On this basis, then, Buridan can certainly have his mental propositions and their components as fairly well-identifiable, semantically sufficiently fine-grained, and ontologically well-behaved items. By using the mappings provided by the relation of subordination, they are identifiable just as well as the syntactic items of written and spoken languages, provided we are also aware of the relevant synonymies and equivocations of the latter. They are ontologically well-behaved from the point of view of a nominalist, insofar as they are all ontologically simple, singular qualities of singular minds.10 Finally, they are semantically sufficiently fine-grained to serve as suitably fine-grained (indirect) objects of propositional attitudes, insofar as they distinguish on the mental level different ways of picking out the same ultimate objects in external reality. Therefore, no wonder Buridan makes ample use of them in his account of the semantics of intentional verbs expressing such attitudes, in the context of his theory of appellatio rationis. So, whenever the semantics of such verbs demands suitably fine-grained objects, such as propositions (or rather, embedded, and unasserted, propositional contents) with co-referential terms, Buridan can always appeal to the distinctness of the appellated mental propositions with co-referential concepts to block the invalid inference resulting from interchanging the co-referential terms.11

But the ingenuity of Buridan’s theory of appellatio rationis consists in the fact that the appellated concepts are not construed as the ultimate objects of intentional verbs and of the mental acts they signify: the ultimate objects are the objects of the concepts themselves. However, since according to Buridan it is only categorematic concepts that represent objects of extramental reality, mental propositions will only represent in extramental reality what their categorematic concepts represent. But then, since Buridan has already taken care of fine-grained intensional objects on the mental level in terms of his conception of the compositionality of mental language and his theory of appellatio rationis, his logic does not need similarly fine-grained objects in extramental reality, so he can simply get rid of complexe significabilia in his ontology, without any loss of the expressive power of his semantics.



Gyula Klima
Fordham University
New York, N.Y.
USA



NOTES

1 P. T. Geach, “Assertion”, in: Logic Matters, Berkeley-Los Angeles, UC Press, 1980, pp. 354-269, pp. 254-255.

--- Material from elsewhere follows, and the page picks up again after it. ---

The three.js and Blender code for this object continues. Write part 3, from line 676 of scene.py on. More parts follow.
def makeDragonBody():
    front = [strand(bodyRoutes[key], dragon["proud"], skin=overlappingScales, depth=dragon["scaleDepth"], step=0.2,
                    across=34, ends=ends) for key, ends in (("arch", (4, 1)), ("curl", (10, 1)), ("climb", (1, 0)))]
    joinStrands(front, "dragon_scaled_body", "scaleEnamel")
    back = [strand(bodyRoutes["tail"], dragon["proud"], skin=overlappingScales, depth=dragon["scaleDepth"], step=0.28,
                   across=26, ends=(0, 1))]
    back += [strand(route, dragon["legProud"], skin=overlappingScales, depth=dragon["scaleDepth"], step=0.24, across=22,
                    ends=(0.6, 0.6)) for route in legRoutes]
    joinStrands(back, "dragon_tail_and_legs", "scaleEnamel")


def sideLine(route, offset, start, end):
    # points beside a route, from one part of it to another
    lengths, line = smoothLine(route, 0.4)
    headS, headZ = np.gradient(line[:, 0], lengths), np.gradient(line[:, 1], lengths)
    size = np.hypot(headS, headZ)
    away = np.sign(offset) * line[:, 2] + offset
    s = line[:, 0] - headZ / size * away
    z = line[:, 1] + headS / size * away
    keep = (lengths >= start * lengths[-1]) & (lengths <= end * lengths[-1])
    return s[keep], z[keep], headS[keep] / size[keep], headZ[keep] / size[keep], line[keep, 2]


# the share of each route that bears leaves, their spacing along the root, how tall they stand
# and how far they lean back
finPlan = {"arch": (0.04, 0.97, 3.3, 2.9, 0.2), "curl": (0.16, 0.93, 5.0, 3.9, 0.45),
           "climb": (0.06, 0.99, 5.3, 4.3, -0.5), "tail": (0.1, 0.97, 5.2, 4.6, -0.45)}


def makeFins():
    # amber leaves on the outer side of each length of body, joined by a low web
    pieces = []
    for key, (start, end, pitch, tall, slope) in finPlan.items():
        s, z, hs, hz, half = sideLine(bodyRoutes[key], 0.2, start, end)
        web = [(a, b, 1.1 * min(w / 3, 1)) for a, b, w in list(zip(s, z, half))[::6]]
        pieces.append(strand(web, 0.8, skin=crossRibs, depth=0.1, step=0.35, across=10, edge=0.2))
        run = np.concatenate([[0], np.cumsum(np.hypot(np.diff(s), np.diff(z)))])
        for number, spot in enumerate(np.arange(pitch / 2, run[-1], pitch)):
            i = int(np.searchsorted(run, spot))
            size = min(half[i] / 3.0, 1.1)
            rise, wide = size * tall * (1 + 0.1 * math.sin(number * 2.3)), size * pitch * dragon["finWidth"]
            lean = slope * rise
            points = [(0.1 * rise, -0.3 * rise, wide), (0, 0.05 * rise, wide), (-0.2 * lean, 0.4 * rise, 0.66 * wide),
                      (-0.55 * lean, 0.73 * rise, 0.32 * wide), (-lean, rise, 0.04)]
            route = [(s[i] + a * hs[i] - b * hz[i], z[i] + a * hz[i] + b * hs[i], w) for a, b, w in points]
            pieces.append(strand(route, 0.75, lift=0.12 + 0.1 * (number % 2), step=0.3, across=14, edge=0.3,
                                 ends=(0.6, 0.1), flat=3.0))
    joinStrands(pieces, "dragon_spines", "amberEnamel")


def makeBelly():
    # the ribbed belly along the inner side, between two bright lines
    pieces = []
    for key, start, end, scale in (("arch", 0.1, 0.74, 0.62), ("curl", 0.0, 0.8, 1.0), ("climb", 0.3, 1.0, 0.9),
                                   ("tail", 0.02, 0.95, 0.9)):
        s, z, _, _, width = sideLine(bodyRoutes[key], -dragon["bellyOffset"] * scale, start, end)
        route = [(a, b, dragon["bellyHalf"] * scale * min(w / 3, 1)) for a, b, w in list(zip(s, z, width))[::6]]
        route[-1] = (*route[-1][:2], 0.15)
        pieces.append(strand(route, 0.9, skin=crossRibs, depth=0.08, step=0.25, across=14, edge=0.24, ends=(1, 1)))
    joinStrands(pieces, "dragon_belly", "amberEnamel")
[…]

2 Cf. “…there are two kinds of consequence, the first of which is a conditional proposition that asserts neither the antecedent nor the consequent (e.g., ‘if a donkey flies, then it has wings’) but asserts only that the latter follows from the former. Such a consequence, therefore, is not an argument, for it does not conclude to anything. The other kind of consequence is an argument, given that the antecedent is known, or is known better than the consequent, and this asserts the antecedent, and from this it assertively infers the consequent. In a conditional we use the conjunction ‘if’, whereas in an argument we use the conjunction ‘therefore’. Further, this section teaches us that in a conditional the conjunction is attached to the antecedent, whether the antecedent is placed before or after the consequent, as in ‘If a donkey flies, then a donkey has wings’ and in ‘A donkey has wings, if a donkey flies’, but in an argument the conjunction is attached to the consequent, as in ‘Man is risible; therefore an animal is risible’.” J. Buridan, Summulae de Dialectica: an Annotated Translation, with a Philosophical Introduction by Gyula Klima, New Haven, Yale University Press, 2001, (henceforth: SD) 7.4.5, p. 575.

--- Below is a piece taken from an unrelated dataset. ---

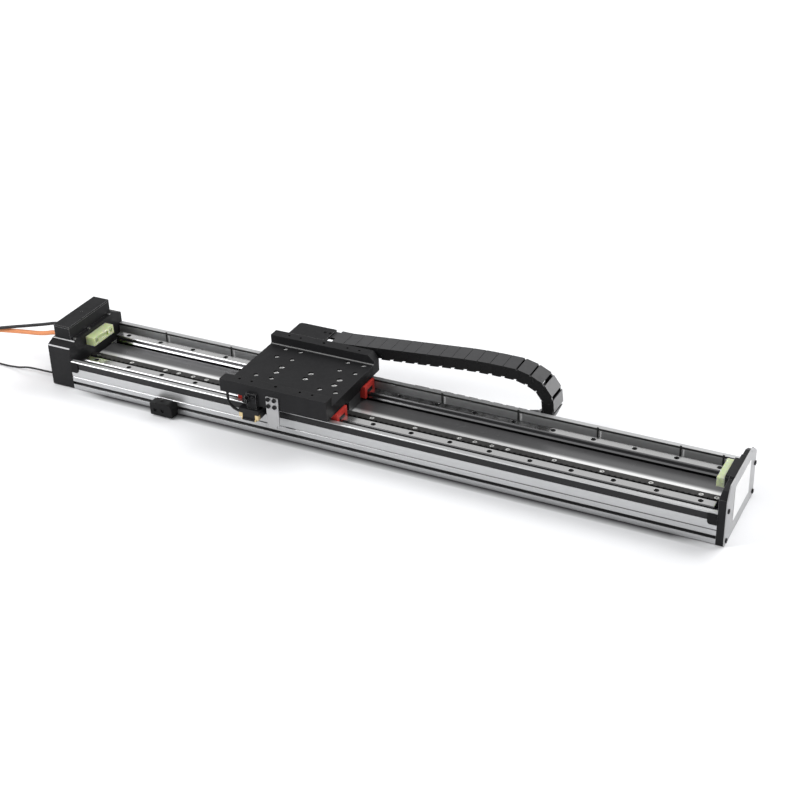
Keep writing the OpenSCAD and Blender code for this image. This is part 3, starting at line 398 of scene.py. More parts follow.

3 P. T. Geach, “Assertion”, in: Logic Matters, Berkeley-Los Angeles, UC Press,1980, pp. 254-269, pp. 257-258.

4 Ibid., p. 255.

5 Ibid., p. 262.

6 SD, Introduction, pp. xxxvii-xxxix.

7 “… a mental proposition consisting of a simple copula, a simple subject, and a simple predicate is an integral whole of these simple concepts, yet none of these has any quantity.” SD 6.4.4, p. 428.

8 The indexes of ‘Val’ are designed to reflect the fact that one kind of semantic value, say, supposition, may be dependent on another kind, say, signification. At any rate, this is one way to explicate the idea of compositionality in mental language despite the ontological simplicity of its constituents. In fact, this explication seems to be quite consonant with medieval explanations of the composition of concepts in general, stressing that it is only a composition of their contents. See for example, Cajetan, Commentary on Being and Essence, translated from the Latin with an Introduction by L. H. Kendzierski and F. C. Wade, Milwaukee, Wis., Marquette University Press, 1964, pp. 121-124.

9 For more details, see G. Klima, «Latin as a Formal Language: Outlines of a Buridanian Semantics», Cahiers de l’Institut du Moyen-Âge Grec et Latin, Copenhagen, 61(1991), pp. 78-106.

10 To be sure, they may still be ontologically problematic for other reasons, such as their alleged immateriality. But, as far as Buridan is concerned, that is an issue independent from their semantics. This is not generally the case with other medieval authors. For example, Aquinas would take the semantic function of universal concepts to entail their immateriality.

11 Cf. G. Klima, «‘Debeo tibi equum’: A Reconstruction of Buridan’s Treatment of the Sophisma», in S. L. Read, (ed.), Sophisms in Medieval Logic and Grammar: Acts of the 9th European Symposium for Medieval Logic and Semantics, Dordrecht, Kluwer Academic Publishers, 1993. pp. 333-347.